Syria activists say airstrikes in rebel-held Aleppo kill at least 30

FILE -- In this Sunday, April 24, 2016, file photo made from video posted online by the Syrian Civil Defense White Helmets, a man helps an injured man as others stand in rubble after airstrikes and shelling hit Aleppo, Syria. A military buildup in northern Syria coupled with heavy fighting and mounting civilian casualties spells the end of a cease-fire that for two months brought much needed relief to war-stricken Syrians, ushering in what could be an even more ruinous chapter in the country's five-year-old conflict. (Syrian Civil Defense White Helmets via AP video, File)

BEIRUT (AP) — A series of airstrikes hit a hospital and nearby buildings in the rebel-held part of Syria’s contested city of Aleppo overnight, killing at least 30 people — including two doctors and three children — as the U.N. envoy for Syria appealed early Thursday on the U.S. and Russia to help revive the Syrian peace talks and a cease-fire he said “hangs by a thread.”
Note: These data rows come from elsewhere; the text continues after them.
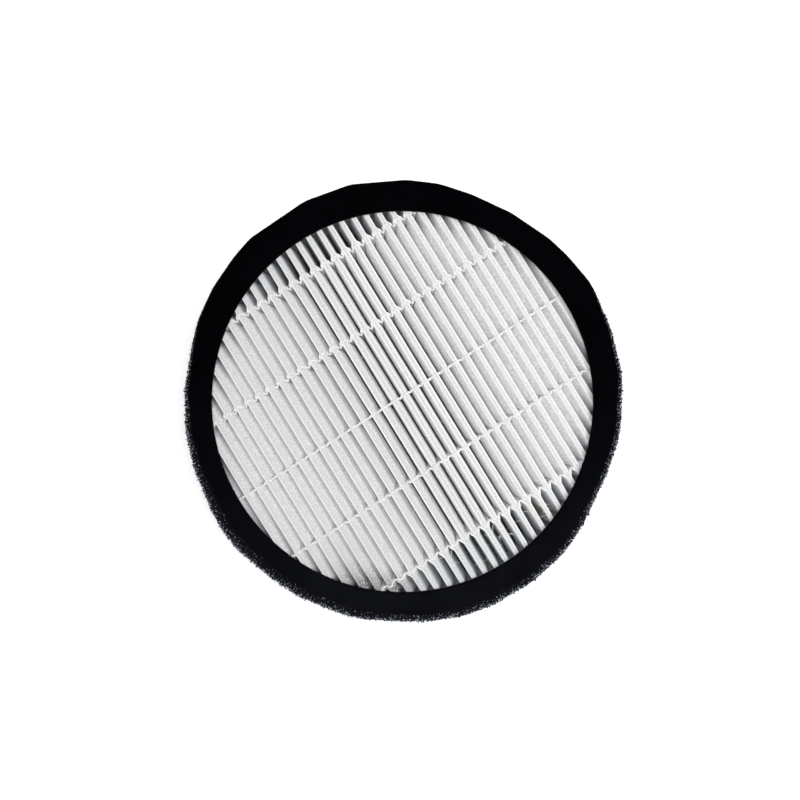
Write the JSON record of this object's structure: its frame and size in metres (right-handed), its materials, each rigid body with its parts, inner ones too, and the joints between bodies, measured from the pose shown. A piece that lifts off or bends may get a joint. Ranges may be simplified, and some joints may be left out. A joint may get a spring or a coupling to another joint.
{
  "type": "heat recovery ventilator filter",
  "caption": "Round pleated air filter: a white folded paper pack with glue separator beads in a black foam rim that pushes into a round duct.",
  "frame": {"origin": "centre of the back face, where the filter lies on a surface", "axes": "+Z comes out of the front face, along the air flow; +X runs along the glue beads and +Y along the pleats"},
  "size_m": [0.1483, 0.1484, 0.0258],
  "materials": {
    "filter_paper": "matte fibrous",
    "hot_melt_glue": "satin",
    "open_cell_foam": "open-cell foam",
    "smooth_foam": "smooth matte foam"
  },
  "bodies": {
    "root": {"pleated_media": "filter_paper", "edge_glue": "hot_melt_glue", "side_foam_band": "open_cell_foam", "front_foam_ring": "smooth_foam", "back_foam_ring": "smooth_foam", "front_separator_bead_1": "hot_melt_glue", "front_separator_bead_2": "hot_melt_glue", "front_separator_bead_3": "hot_melt_glue", "front_separator_bead_4": "hot_melt_glue", "front_separator_bead_5": "hot_melt_glue", "back_separator_bead_1": "hot_melt_glue", "back_separator_bead_2": "hot_melt_glue", "back_separator_bead_3": "hot_melt_glue", "back_separator_bead_4": "hot_melt_glue", "back_separator_bead_5": "hot_melt_glue"}
  },
  "joints": []
}
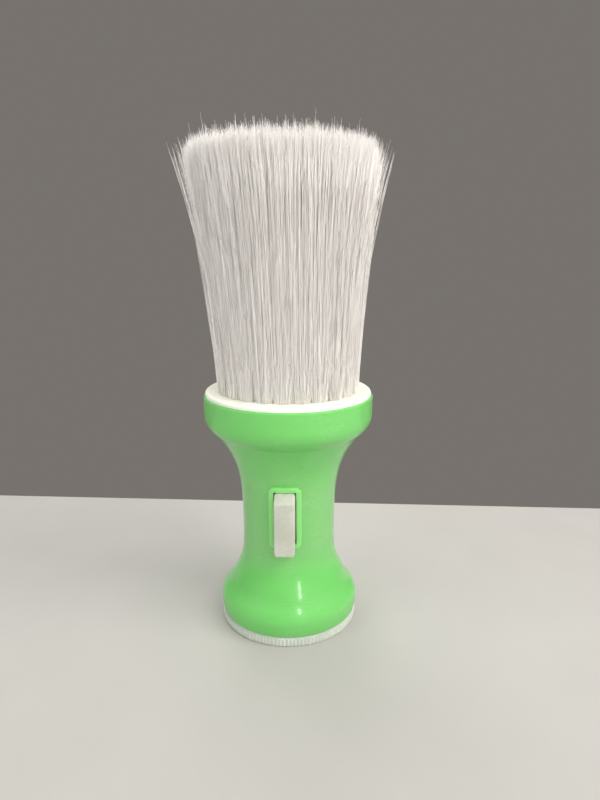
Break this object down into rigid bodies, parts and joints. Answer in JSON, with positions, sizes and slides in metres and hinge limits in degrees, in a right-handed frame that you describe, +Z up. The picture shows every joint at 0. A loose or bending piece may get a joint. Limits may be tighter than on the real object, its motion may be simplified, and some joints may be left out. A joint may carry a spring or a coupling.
{
  "type": "neck duster brush with talc dispenser",
  "caption": "Barber's neck duster: a flared tufted brush head on a waisted handle that holds talc, with a slide switch for the outlet and a knurled screw-off base cap.",
  "frame": {"origin": "centre of the foot, the underside of the base cap", "axes": "+Z up along the brush's axis to the bristle tips; the slide switch faces -Y; +X to the right as seen from the switch"},
  "size_m": [0.0678, 0.0678, 0.18],
  "materials": {
    "green_shell": "glossy moulded, slightly translucent",
    "white_plate": "satin moulded",
    "bristle": "fine soft filaments",
    "staple_steel": "drawn wire",
    "seal_rubber": "soft, matt",
    "white_button": "satin moulded",
    "white_tube": "satin moulded",
    "white_cap": "satin moulded, knurled"
  },
  "bodies": {
    "handle": {"handle_shell": "green_shell", "brush_plate": "white_plate", "outlet_sleeve": "white_plate", "outlet_sifter": "white_plate", "tufts_outer": "bristle", "tufts_middle": "bristle", "tufts_inner": "bristle", "tuft_staples": "staple_steel", "sleeve_seal": "seal_rubber"},
    "slider": {"slide_button": "white_button", "talc_tube": "white_tube", "valve_stem": "white_tube", "valve_plug": "seal_rubber", "tube_wiper": "seal_rubber"},
    "cap_seal": {"cap_gasket": "seal_rubber"},
    "cap": {"base_cap": "white_cap"}
  },
  "joints": [
    {"name": "switch_slide", "type": "slide", "parent": "handle", "child": "slider", "axis": [0, 0, -1], "range_m": [0, 0.006]},
    {"name": "cap_lift", "type": "slide", "parent": "handle", "child": "cap_seal", "axis": [0, 0, -1], "range_m": [0, 0.012]},
    {"name": "cap_turn", "type": "hinge", "parent": "cap_seal", "child": "cap", "pos_m": [0, 0, 0], "axis": [0, 0, -1], "range_deg": [0, 1080]}
  ],
  "couplings": [
    {"joint": "cap_turn", "follows": "cap_lift", "rad_per_m": 1570.8}
  ]
}
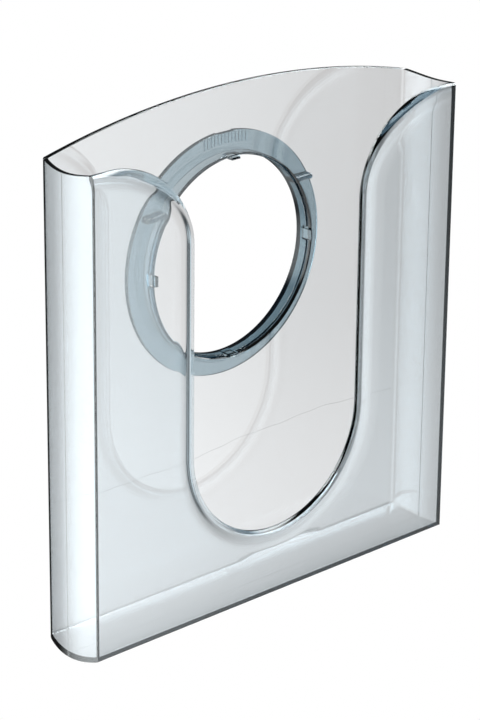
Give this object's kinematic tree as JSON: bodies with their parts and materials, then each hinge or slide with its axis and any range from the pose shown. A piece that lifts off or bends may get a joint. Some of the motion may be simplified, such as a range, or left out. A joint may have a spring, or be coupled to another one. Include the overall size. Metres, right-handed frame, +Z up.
{
  "type": "magazine file holder",
  "caption": "Clear smoky plastic wall pocket for A4 magazines, with a round-bottomed finger slot in front, an arched back and a snap-in coupling ring behind it.",
  "frame": {"origin": "on the axis of the round hole in the back panel, in the plane of the panel's rear face: the place the pocket hangs from", "axes": "+Z up, +X to the right seen from the front, -Y towards the user and +Y towards the wall"},
  "size_m": [0.2468, 0.0474, 0.269],
  "materials": {
    "clear_smoke": "clear, faintly smoky polystyrene, polished",
    "clear_blue": "clear, faintly blue-grey plastic, polished"
  },
  "bodies": {
    "holder": {"pocket": "clear_smoke"},
    "ring": {"coupling_ring": "clear_blue"}
  },
  "joints": [
    {"name": "ring_turn", "type": "hinge", "parent": "holder", "child": "ring", "pos_m": [0, 0, 0], "axis": [0, 1, 0], "range_deg": [-90, 90]}
  ]
}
The chief Syrian opposition negotiator Mohammed Alloush blamed the government of President Bashar Assad for the deadly airstrikes on Aleppo. He told The Associated Press that the latest violence by government forces shows “the environment is not conducive to any political action.”

The strikes hit shortly before midnight Wednesday, according to opposition activists and rescue workers. They struck a well-known field hospital in the rebel-held district of al-Sukkari in Aleppo. The dead included one of the few pediatricians remaining in the city’s opposition-held areas and a dentist, activists said.

The head of the Britain-based Syrian Observatory for Human Rights said at least 20 were killed, including three children, and that the hospital was completely destroyed.

The Syrian Civil Defense, a volunteer first-responders agency, whose members went to the scene of the attack, said the al-Quds hospital and adjacent buildings were struck in four consecutive airstrikes. The agency, also known as the White Helmets, gave a slightly higher toll, saying 22 were killed. It said there were still victims buried under the rubble and that the rescue work continued.

Among those killed were three of the hospital’s medical staff, they said.

Alloush, who was one of the leading negotiators of the opposition in the Geneva talks, described the airstrikes as one of the latest “war crimes” of Assad’s government.

“Whoever carries out these massacres needs a war tribunal and a court of justice to be tried for his crimes. He does not need a negotiating table,” Alloush told the AP in a telephone interview. “Now, the environment is not conducive for any political action.”

The February 27 cease-fire has been fraying in the past weeks as casualty figures from violence mount, particularly in Aleppo and across northern Syria. Airstrikes earlier this week also targeted a training center for the Syrian Civil Defense, leaving five of its team dead in rural Aleppo.

Since April 19, nearly 200 people have died, including at least 44 in an airstrike on a market place in rebel-held area in northern Idlib province, as well as dozens of civilians in government-held areas from rebel shelling.

The U.N. envoy for Syria, Staffan de Mistura, briefed the U.N. Security Council via videoconference about the largely stalled indirect talks between the Western- and Saudi-backed opposition and envoys from Assad’s government, which has the backing of Moscow.

He said that after 60 days, the cessation of hostilities agreed to by both sides “hangs by a thread.”

“I really fear that the erosion of the cessation is unraveling the fragile consensus around a political solution, carefully built over the last year,” de Mistura said in his council briefing obtained by The Associated Press. “Now I see parties reverting to the language of a military solution or military option. We must ensure that they do not see that as a solution or an option.”

The talks foundered last week after the main opposition group, called the High Negotiating Committee, suspended its formal participation in the indirect talks with Assad’s envoys to protest alleged government cease-fire violations, a drop in humanitarian aid deliveries and no progress in winning the release of detainees in Syria.